Myth #3: Kentucky could accommodate Davis without forcing her to resign.
The Heritage Foundation’s Ryan T. Anderson opined in a New York Times op-ed Monday that the state of Kentucky could have helped accommodate Davis so that she didn’t have to choose jail. He first blamed the Supreme Court for its marriage equality ruling — as he is wont to do — but then suggested that Gov. Steven Beshear (D) didn’t do what he could when requiring state officials to abide by the Obergefell ruling. This would have required calling the Kentucky legislature back for a special session to pass legislation changing how marriage licenses are issued. Davis has filed her own suit against Beshear claiming that he should be blamed for any problem she faces related to her inability to issue licenses.
Anderson praised a North Carolina law passed before the Supreme Court decisions — and over the governor’s veto — allowing magistrate judges to refuse to officiating marriages. “Perhaps a similar solution could be found in Kentucky,” Anderson wrote, “by removing an individual clerk’s name and title from a marriage license.”
But as the Huffington Post’s Michelangelo Signorile countered, North Carolina’s law wouldn’t have actually protected Davis if mimicked in Kentucky. That law only protected those judges who officiate the marriages, not the clerks who file the paperwork. Anderson also ignores that 32 judges have opted out, which has limited the issuing of licenses in some counties to a narrow window of just ten hours per week, inconveniencing many couples.
If anything, Anderson’s example reminds just how weak Davis’ case is. As Bunning explained in his original ruling against her, Davis’ job in no way requires her to “condone or endorse same-sex marriage” in any way. “It simply asks the county clerk to certify that the information provided is accurate and that the couple is qualified to marry under Kentucky law.” In other words, Davis’ primary responsibility is paperwork and filing, not authorizing or officiating.

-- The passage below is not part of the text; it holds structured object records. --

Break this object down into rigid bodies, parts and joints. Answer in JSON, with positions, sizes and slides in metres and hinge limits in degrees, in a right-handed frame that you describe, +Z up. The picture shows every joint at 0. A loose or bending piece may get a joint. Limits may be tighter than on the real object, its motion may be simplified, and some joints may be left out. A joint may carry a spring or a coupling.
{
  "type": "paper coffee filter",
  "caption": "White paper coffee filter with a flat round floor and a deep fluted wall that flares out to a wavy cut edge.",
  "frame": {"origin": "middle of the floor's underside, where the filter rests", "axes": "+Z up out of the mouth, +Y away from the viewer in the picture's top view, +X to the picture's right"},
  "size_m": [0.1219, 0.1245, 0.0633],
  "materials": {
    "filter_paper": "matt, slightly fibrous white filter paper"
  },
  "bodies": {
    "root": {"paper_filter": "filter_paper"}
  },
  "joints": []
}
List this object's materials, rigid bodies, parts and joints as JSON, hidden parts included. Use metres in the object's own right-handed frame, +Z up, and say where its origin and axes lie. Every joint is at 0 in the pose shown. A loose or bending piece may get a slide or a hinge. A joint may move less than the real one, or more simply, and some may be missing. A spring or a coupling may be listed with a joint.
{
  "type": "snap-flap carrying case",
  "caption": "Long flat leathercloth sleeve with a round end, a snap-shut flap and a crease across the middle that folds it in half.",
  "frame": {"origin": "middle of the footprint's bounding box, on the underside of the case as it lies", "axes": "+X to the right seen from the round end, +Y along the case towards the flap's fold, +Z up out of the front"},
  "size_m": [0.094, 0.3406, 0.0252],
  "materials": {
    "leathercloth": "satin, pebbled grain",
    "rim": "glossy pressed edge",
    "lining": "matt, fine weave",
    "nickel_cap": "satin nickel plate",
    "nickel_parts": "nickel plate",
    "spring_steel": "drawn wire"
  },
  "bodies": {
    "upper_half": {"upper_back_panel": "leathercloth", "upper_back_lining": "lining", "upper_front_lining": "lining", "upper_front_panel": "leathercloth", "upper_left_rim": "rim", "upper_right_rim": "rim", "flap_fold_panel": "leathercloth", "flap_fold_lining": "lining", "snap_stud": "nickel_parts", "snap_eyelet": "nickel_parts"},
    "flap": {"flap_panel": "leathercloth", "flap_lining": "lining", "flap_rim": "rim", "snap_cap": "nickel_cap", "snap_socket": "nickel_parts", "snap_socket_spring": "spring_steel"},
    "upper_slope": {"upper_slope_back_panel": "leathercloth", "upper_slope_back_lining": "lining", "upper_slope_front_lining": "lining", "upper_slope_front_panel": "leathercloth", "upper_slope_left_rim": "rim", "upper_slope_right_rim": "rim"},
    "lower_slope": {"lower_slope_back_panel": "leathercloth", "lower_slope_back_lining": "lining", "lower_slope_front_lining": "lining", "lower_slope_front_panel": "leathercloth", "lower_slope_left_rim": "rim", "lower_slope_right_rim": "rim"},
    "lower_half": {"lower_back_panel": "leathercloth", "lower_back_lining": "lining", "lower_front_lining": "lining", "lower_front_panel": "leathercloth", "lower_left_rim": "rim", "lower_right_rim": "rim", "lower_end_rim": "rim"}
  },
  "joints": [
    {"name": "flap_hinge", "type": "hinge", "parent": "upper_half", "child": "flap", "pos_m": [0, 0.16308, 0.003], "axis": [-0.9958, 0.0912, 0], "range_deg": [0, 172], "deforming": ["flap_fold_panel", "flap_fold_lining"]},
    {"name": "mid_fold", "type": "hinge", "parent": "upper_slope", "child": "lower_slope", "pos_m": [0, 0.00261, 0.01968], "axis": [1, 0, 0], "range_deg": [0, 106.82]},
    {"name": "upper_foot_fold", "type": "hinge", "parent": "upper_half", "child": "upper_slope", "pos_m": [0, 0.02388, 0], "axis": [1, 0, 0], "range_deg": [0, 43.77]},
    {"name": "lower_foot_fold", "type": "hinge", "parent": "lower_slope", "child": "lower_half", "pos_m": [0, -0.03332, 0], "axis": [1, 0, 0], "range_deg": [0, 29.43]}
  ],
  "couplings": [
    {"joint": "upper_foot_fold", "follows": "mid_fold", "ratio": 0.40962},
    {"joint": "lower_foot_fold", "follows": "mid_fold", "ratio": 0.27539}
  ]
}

If any official who refused to simply acknowledge the legal existence of same-sex marriage had to be accommodated, it could greatly undermine Obergefell‘s guarantee that same-sex couples have access to “civil marriage on the same terms and conditions as opposite-sex couples.”

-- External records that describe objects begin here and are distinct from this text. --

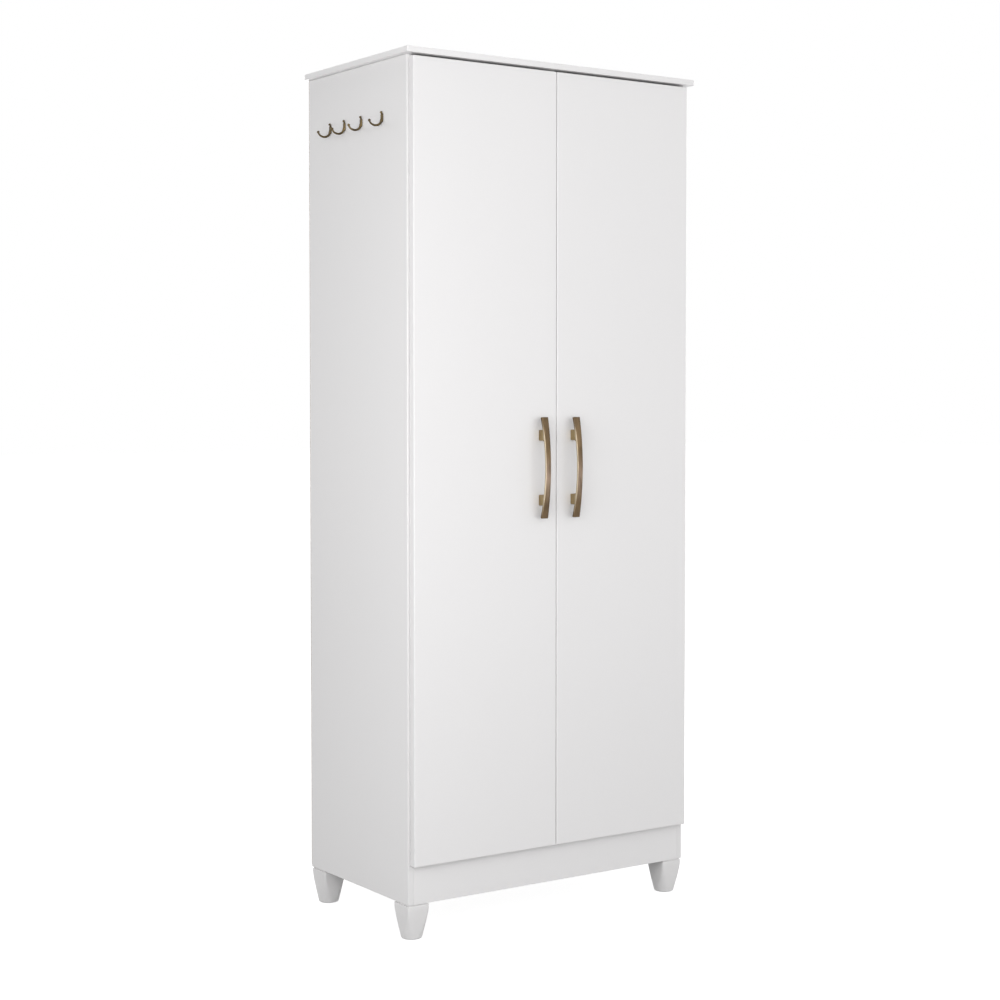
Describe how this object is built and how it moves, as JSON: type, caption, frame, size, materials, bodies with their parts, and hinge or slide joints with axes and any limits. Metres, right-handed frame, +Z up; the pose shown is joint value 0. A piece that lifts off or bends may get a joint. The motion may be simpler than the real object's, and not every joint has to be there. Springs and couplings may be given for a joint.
{
  "type": "broom cupboard",
  "caption": "Tall white two-door cupboard on tapered feet with brass arched handles and a row of small hooks on its left side.",
  "frame": {"origin": "middle of the floor rectangle that holds the whole cupboard, at the level of the soles of the feet", "axes": "+X to the right as seen from the front, +Y from the doors to the back, +Z up"},
  "size_m": [0.7202, 0.4266, 1.7],
  "materials": {
    "white_lacquer": "semi-gloss white lacquer on board",
    "white_board": "satin white melamine on board",
    "back_board": "matt white painted hardboard",
    "foot_plastic": "satin white moulded plastic",
    "antique_brass": "brushed antique brass, dark in the hollows",
    "nickel_steel": "nickel-plated steel"
  },
  "bodies": {
    "carcass": {"left_side_panel": "white_lacquer", "right_side_panel": "white_lacquer", "top_slab": "white_lacquer", "bottom_panel": "white_board", "plinth_front": "white_lacquer", "plinth_rear": "white_board", "centre_divider": "white_board", "back_panel_left": "back_board", "back_panel_right": "back_board", "left_top_shelf": "white_board", "right_shelf_1": "white_board", "right_shelf_2": "white_board", "right_shelf_3": "white_board", "right_shelf_4": "white_board", "foot_front_left": "foot_plastic", "foot_front_right": "foot_plastic", "foot_rear_left": "foot_plastic", "foot_rear_right": "foot_plastic", "side_hook_1": "antique_brass", "side_hook_2": "antique_brass", "side_hook_3": "antique_brass", "side_hook_4": "antique_brass", "left_hinge_plate_1": "nickel_steel", "left_hinge_plate_2": "nickel_steel", "left_hinge_plate_3": "nickel_steel", "left_hinge_arm_1": "nickel_steel", "left_hinge_arm_2": "nickel_steel", "left_hinge_arm_3": "nickel_steel", "right_hinge_plate_1": "nickel_steel", "right_hinge_plate_2": "nickel_steel", "right_hinge_plate_3": "nickel_steel", "right_hinge_arm_1": "nickel_steel", "right_hinge_arm_2": "nickel_steel", "right_hinge_arm_3": "nickel_steel"},
    "left_door": {"left_door": "white_lacquer", "left_handle": "antique_brass", "left_handle_screw_1": "nickel_steel", "left_handle_screw_2": "nickel_steel", "left_hinge_cup_1": "nickel_steel", "left_hinge_cup_2": "nickel_steel", "left_hinge_cup_3": "nickel_steel"},
    "right_door": {"right_door": "white_lacquer", "right_handle": "antique_brass", "right_handle_screw_1": "nickel_steel", "right_handle_screw_2": "nickel_steel", "right_hinge_cup_1": "nickel_steel", "right_hinge_cup_2": "nickel_steel", "right_hinge_cup_3": "nickel_steel"},
    "left_links": {"left_hinge_link_1": "nickel_steel", "left_hinge_link_2": "nickel_steel", "left_hinge_link_3": "nickel_steel"},
    "right_links": {"right_hinge_link_1": "nickel_steel", "right_hinge_link_2": "nickel_steel", "right_hinge_link_3": "nickel_steel"}
  },
  "joints": [
    {"name": "left_door_swing", "type": "hinge", "parent": "carcass", "child": "left_door", "pos_m": [-0.32275, -0.1735, 0.914], "axis": [0, 0, -1], "range_deg": [0, 100]},
    {"name": "right_door_swing", "type": "hinge", "parent": "carcass", "child": "right_door", "pos_m": [0.34305, -0.1735, 0.914], "axis": [0, 0, 1], "range_deg": [0, 100]},
    {"name": "left_link_swing", "type": "hinge", "parent": "carcass", "child": "left_links", "pos_m": [-0.30935, -0.1719, 0.914], "axis": [0, 0, -1], "range_deg": [0, 115]},
    {"name": "right_link_swing", "type": "hinge", "parent": "carcass", "child": "right_links", "pos_m": [0.32965, -0.1719, 0.914], "axis": [0, 0, 1], "range_deg": [0, 115]}
  ],
  "couplings": [
    {"joint": "left_link_swing", "follows": "left_door_swing", "ratio": 1.15},
    {"joint": "right_link_swing", "follows": "right_door_swing", "ratio": 1.15}
  ]
}
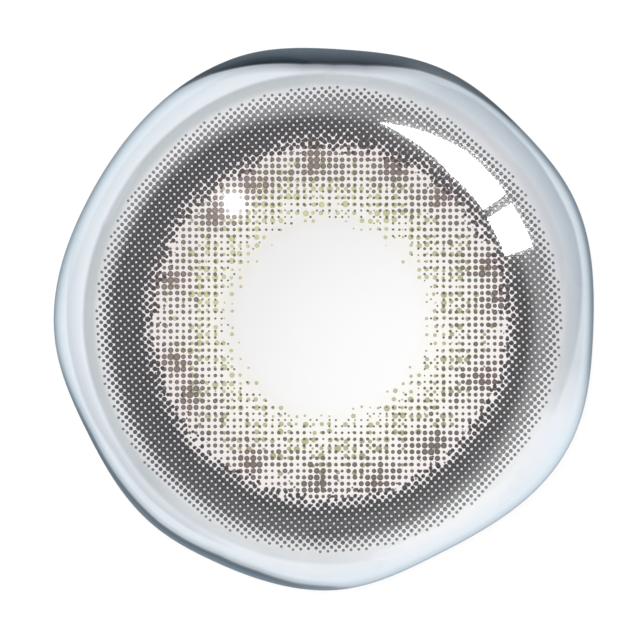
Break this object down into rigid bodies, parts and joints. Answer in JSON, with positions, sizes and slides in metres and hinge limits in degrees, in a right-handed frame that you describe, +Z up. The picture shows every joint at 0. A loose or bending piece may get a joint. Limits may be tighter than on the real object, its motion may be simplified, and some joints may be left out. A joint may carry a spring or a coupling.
{
  "type": "contact lens",
  "caption": "Thin clear domed shell that sits on the eye, printed with a dark outer ring, a brown iris ring and a yellow-green inner fringe round a clear pupil.",
  "frame": {"origin": "where the lens axis meets the table plane that the rim lies on, at the middle of the base", "axes": "+Z up along the lens axis through the front of the dome, +X to the right of the picture, +Y to the top of the picture"},
  "size_m": [0.0141, 0.0142, 0.0034],
  "materials": {
    "hydrogel": "wet clear hydrogel with a faint blue handling tint",
    "slate_ink": "dark slate pigment in small dots",
    "brown_ink": "grey-brown pigment in small dots",
    "yellow_green_ink": "pale yellow-green pigment in small dots"
  },
  "bodies": {
    "root": {"lens_body": "hydrogel", "tint_limbal_ring": "slate_ink", "tint_iris_ring": "brown_ink", "tint_inner_ring": "yellow_green_ink"}
  },
  "joints": []
}
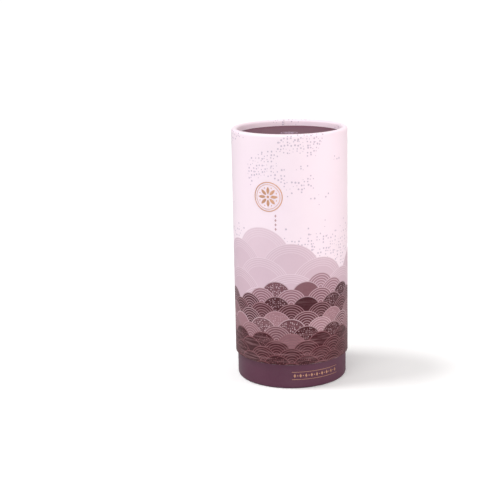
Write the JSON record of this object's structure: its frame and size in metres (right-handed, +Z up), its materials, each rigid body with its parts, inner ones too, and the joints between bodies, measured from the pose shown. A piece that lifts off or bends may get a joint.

Myth #4: Gov. Beshear can do something to remedy Davis’ predicament.
On Monday, Davis filed a new appeal in her suit against Gov. Beshear, claiming that his “mandate” on issuing marriage licenses to same-sex couples should be put on hold.
But Beshear did not issue a mandate; he simply issued guidance for implementing Obergefell. Specifically, the letter he sent to county clerks explains, “Neither your oath nor the Supreme Court dictates what you must believe. But as as elected officials, they do prescribe how we must act.”
Davis’ attorneys at the Liberty Counsel allege that Beshear “has refused to take elementary steps to accommodate Davis’ undisputed sincerely-held religious beliefs about marriage.” But, ignoring Bunning’s qualifiers, they claim that she has been “coerced” to “authorize and personally approve” same-sex marriage. Thus, they argue that the federal courts should block Beshear’s “mandate,” which would hypothetically entail pausing same-sex marriage across the entire state.
All of the solutions would either require someone else to do Davis’ job (such as “deputizing a neighboring county clerk” to issue licenses in her county) or a legislative revision of how marriage licenses are issued in Kentucky (such as modifying the form to remove her name). Some of them, like deeming her “absent” so that the chief executive of the county can issue the licenses, have already been rejected by Bunning, who pointed out that “this is certainly a creative interpretation,” but “Davis offers no legal precedent to support it.”
The Liberty Counsel has painted Beshear as the individual somehow capable of accommodating Davis, but all that he did was implement Obergefell as the law of the land, and he certainly can’t unilaterally overturn that.
Myth #5: Conservatives can help free Kim Davis.
On Tuesday, Mike Huckabee will join the Family Research Council (FRC), National Organization for Marriage (NOM), and Concerned Women for American in an #ImWithKim “Liberty Rally” at the Carter County Detention Center where Davis is being held. One of the speakers will be Pastor Joshua Feuerstein, who in July encouraged Christians to oppose same-sex marriage by remembering that “my First Amendment right is guaranteed by my Second Amendment right.” Several schools have closed to accommodate the traffic congestion the rally is expected to cause.
NOM has launched a petition supporting Kim Davis and has started a crowdsourcing fund to raise money for Davis, because “we cannot turn our back on people like Kim Davis who show incredible courage to stand up to the powerful elite who insist that we abandon the truth of marriage.” Under the subject line “Help free Kim Davis from jail,” FRC similarly invited supporters to sign a petition to Beshear “asking him to issue an accommodation to Kim Davis allowing her to live and work according to her beliefs.”
In an op-ed Tuesday at Fox News, Huckabee seems stunned that the law authorizes Davis “to issue homosexual couples a marriage license.” He complains that she was not offered bail, but there is no such thing as bail when a person is in contempt of court. “I refuse to sit silently as our Constitution is torched and the courts violate our fundamental rights,” he wrote. “We did not fight a revolution against the tyranny of one unelected monarch so we could surrender our freedoms and abandon our Constitution to the tyranny of five unaccountable, unelected lawyers.”
But all that these conservatives are doing is building their membership lists in hopes of later fundraising money for themselves. As Huckabee reveals, their fight is still with the Supreme Court’s ruling, not anyone in Kentucky, and there is no conceivable path for them to actually overturn Obergefell.
Tuesday’s rally will probably galvanize even more of the incendiary anti-gay rhetoric that has already been common among Davis’ supporters — like “homo love is hate” — but it won’t actually change Davis’ fate. She is in violation of a federal court order, and her choices remain to follow it, resign so that she is not obligated to do so, or remain in jail until her term is up and someone is elected to replace her as county clerk.